BRUSSELS -- EU ambassadors on February 20 extended for another year an arms embargo against Belarus and sanctions on four Belarusian citizens.
The embargo, which has been extended annually since its introduction in 2011, does not provide for any new exemptions.
During the rollover process in the last two years, Hungary managed to exempt biathlon rifles and other arms used in sports.
This year, Hungary initially wanted to link the extension of the embargo with the swift adoption of the Belarus Partnership Priorities, an EU document outlining the bloc's future relationship with Minsk in areas such as people-to-people contacts, environmental issues, economic cooperation, and human rights that has been under negotiation for two years.
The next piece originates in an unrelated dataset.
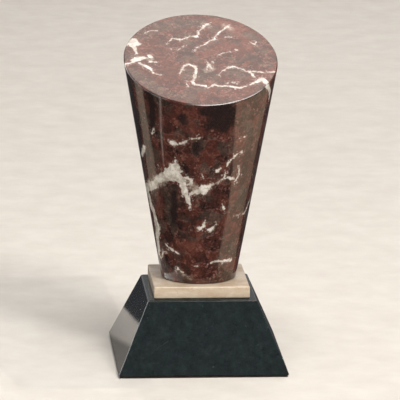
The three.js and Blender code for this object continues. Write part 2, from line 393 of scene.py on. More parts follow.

The Partnership Priorities document was close to being signed in 2018, but Lithuania insisted on including several safeguards regarding the Astravyets nuclear power plant that is being built with Russian assistance in Belarus just 50 kilometers from the Lithuanian capital, Vilnius.
Under pressure from the other 27 EU member states earlier in February, Budapest backed down on the demand to formally link the two issues, but there was an agreement that Belarus would host what sources call "a high-level event" within the framework of the Eastern Partnership in October.
The four people who are on the visa-ban and asset-freeze list are considered to have played key roles in the unresolved disappearances of four Belarusians in 1999-2000.